Exercise directions: Repeat exactly the lines from the start of the material below up to and including the "return g.shade(tone, 0.74, speck_mask)" line.
Start of Collected material
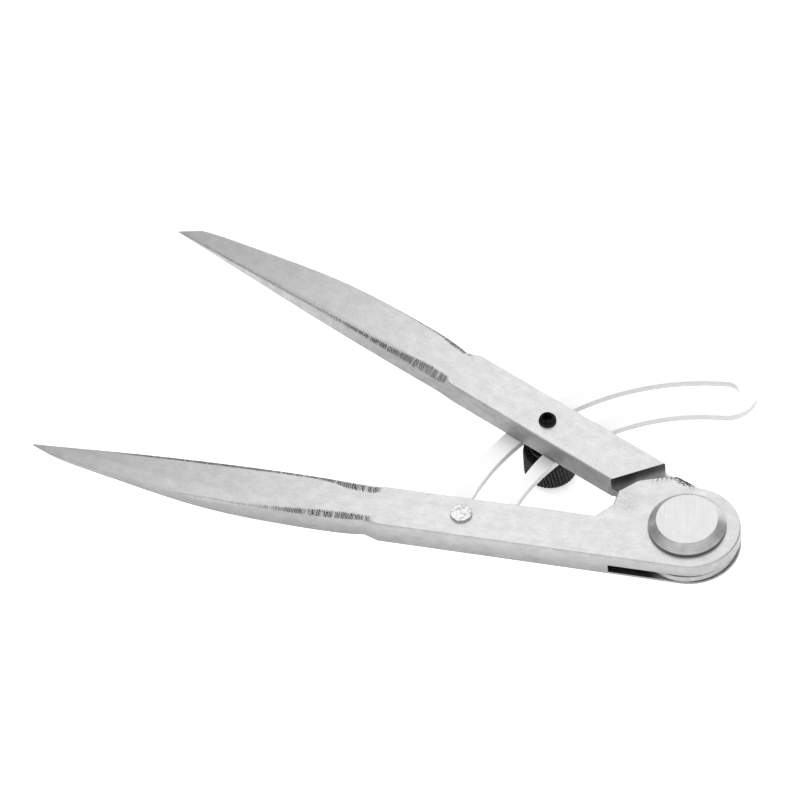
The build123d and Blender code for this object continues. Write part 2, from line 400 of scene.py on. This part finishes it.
def painted_bevel_highlight(g, tone):
    """The blade's wide bevel gets a painted highlight near its outer edge."""
    inward = g.minus(g.product(g.run(fork_rim), leg_outer_edge), g.across)
    strip = g.product(g.ramp(inward, 4.2, 2.6), g.ramp(inward, -0.2, 1.2),
                      g.ramp(g.along, 108.0, 134.0))
    return g.shade(tone, 1.10, strip)


def grey_specks_on_ear(g, tone):
    """Grey specks on the ear's top face, near the step's inner end."""
    from_middle = g.length(g.minus(g.along, 18.5), g.total(g.across, 6.0))
    speck_mask = g.product(g.ramp(from_middle, 6.5, 2.0), g.ramp(g.grain, 0.42, 0.62),
                       g.ramp(g.facing_up, 0.9, 0.99))
    return g.shade(tone, 0.74, speck_mask)


def torn_ear(g, tone):
    """The ear's edge is torn and dark near the head, and combed at its corner."""
    near_top = g.ramp(g.height, 8.8, 9.4)
    edge = g.total(g.product(g.along, -0.41), g.product(g.across, -0.91))
    edge = g.total(g.swing(g.grain, 7.0), edge)
    torn = g.product(g.ramp(edge, 11.2, 12.2), g.ramp(g.along, 0.2, 1.8),
                     g.ramp(g.along, 13.0, 11.0), near_top)
    tone = g.shade(tone, 0.10, torn)
    corner = g.total(g.product(g.along, 0.35), g.product(g.across, -0.937))
    comb = g.math("SINE", g.product(g.math("MULTIPLY_ADD", g.grain, 2.5, g.along), 5.2))
    comb = g.product(g.ramp(comb, 0.1, 0.9), g.ramp(corner, 16.2, 18.2),
                     g.ramp(g.along, 5.0, 7.0), g.ramp(g.along, 13.5, 11.0), near_top)
    return g.shade(tone, 0.15, comb)


def tongue_steel():
    """The tongue leg: speckled sides, painted shade on the step and in the joint, and dark lines
    beside the ears.
    """
    g = LegGraph("tongue_steel", tongue_heading, -1)
    tone = g.tone(tongue_sides_with_painted_shade, 0.85)
    marks = g.chatter_marks([tongue_inner_band, tongue_outer_band])
    tone = g.shade(tone, 0.12, marks)
    # Painted shadow beside the pivot's disc
    tone = g.painted_shadow_at_disc(tone)
    tone = lines_at_ears(g, tone)
    # Painted shade in the joint beside the ears
    tone = g.painted_shade_in_joint(tone, g.ramp(g.radial, 14.6, 16.0), 0.75, 1.0)
    # Painted shade on the step's face
    tone = painted_shade_on_step(g, tone)
    return g.finish(tone, marks)


def lines_at_ears(g, tone):
    """Broken dark lines where the tongue's round rim meets the ears."""
    lines = g.math("MAXIMUM", g.ramp(g.height, slot_high - 0.95, slot_high - 0.5),
                   g.ramp(g.height, slot_low + 0.5, slot_low + 0.2))
    lines = g.product(lines, g.ramp(g.radial, 15.5, 14.6), g.ramp(g.clouds, 0.38, 0.50))
    return g.shade(tone, 0.22, lines)


def painted_shade_on_step(g, tone):
    """The step's own face and the strip of the tongue at its foot get painted shade."""
    distance = g.behind_step()
    face = g.product(g.ramp(distance, step_distance + 0.05, step_distance - 0.02),
                     g.ramp(distance, step_distance - 0.6, step_distance - 0.1),
                     g.ramp(g.height, slot_high - 0.2, slot_high + 0.6))
    streak = g.streaks((0.3, 0.3, 2.6), 2.0)
    foot = g.product(g.ramp(g.height, 9.4, slot_high), g.ramp(g.across, 0.0, 9.0, 0.45, 0.6))
    return g.shade(tone, g.total(g.between(0.11, 0.26, streak), foot), face)


# ---------------------------------------------------------------- the other materials


def wing_steel():
    """Bright polished sheet with fine turned marks, and filed edges whose faces are painted darker
    than the top, as shade.
    """
    g = Graph("polished_sheet", 0.3, 0.5)
    x, y, z = g.split(g.point())
    up = g.up()
    flat = g.ramp(up, 0.4, 0.95)
    radial = g.length(x, y)
    turned = g.noise(g.stretched((radial, x, y), (2.6, 0.05, 0.05)))
    clouds = g.noise(g.vector(x, y, z), scale=0.12, detail=4.0)
    scratches = g.noise(g.stretched((x, y, z), (0.4, 5.0, 1.0)), detail=2.0)
    filed = g.noise(g.stretched((x, y, z), (0.5, 0.5, 5.0)))
    worn = g.product(g.minus(1.0, up), g.swing(filed, 0.5))
    texture = g.total(g.swing(turned, 0.05), g.swing(clouds, 0.05), worn, 1.0)
    # Painted shade: faces that don't face up are darker than the top
    g.grey(g.product(g.between(0.62, 0.88, flat), texture))
    g.rough(g.total(g.swing(clouds, 0.2), g.between(0.5, 0.46, flat)))
    g.bump(g.total(g.product(turned, 0.5), g.product(scratches, 0.5)), 0.004)
    return g.material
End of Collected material
Task response:
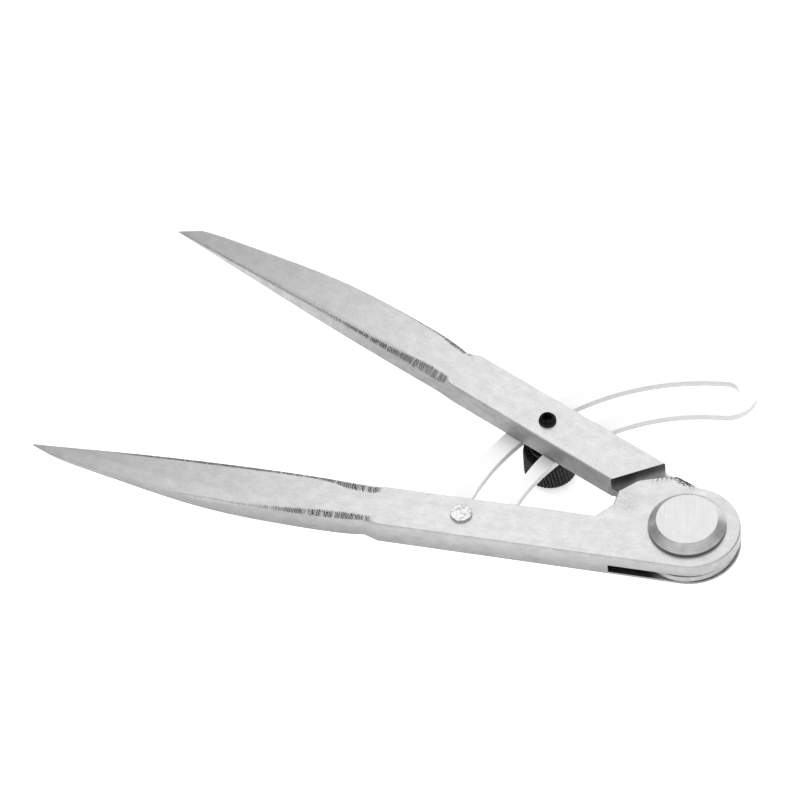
The build123d and Blender code for this object continues. Write part 2, from line 400 of scene.py on. This part finishes it.
def painted_bevel_highlight(g, tone):
    """The blade's wide bevel gets a painted highlight near its outer edge."""
    inward = g.minus(g.product(g.run(fork_rim), leg_outer_edge), g.across)
    strip = g.product(g.ramp(inward, 4.2, 2.6), g.ramp(inward, -0.2, 1.2),
                      g.ramp(g.along, 108.0, 134.0))
    return g.shade(tone, 1.10, strip)


def grey_specks_on_ear(g, tone):
    """Grey specks on the ear's top face, near the step's inner end."""
    from_middle = g.length(g.minus(g.along, 18.5), g.total(g.across, 6.0))
    speck_mask = g.product(g.ramp(from_middle, 6.5, 2.0), g.ramp(g.grain, 0.42, 0.62),
                       g.ramp(g.facing_up, 0.9, 0.99))
    return g.shade(tone, 0.74, speck_mask)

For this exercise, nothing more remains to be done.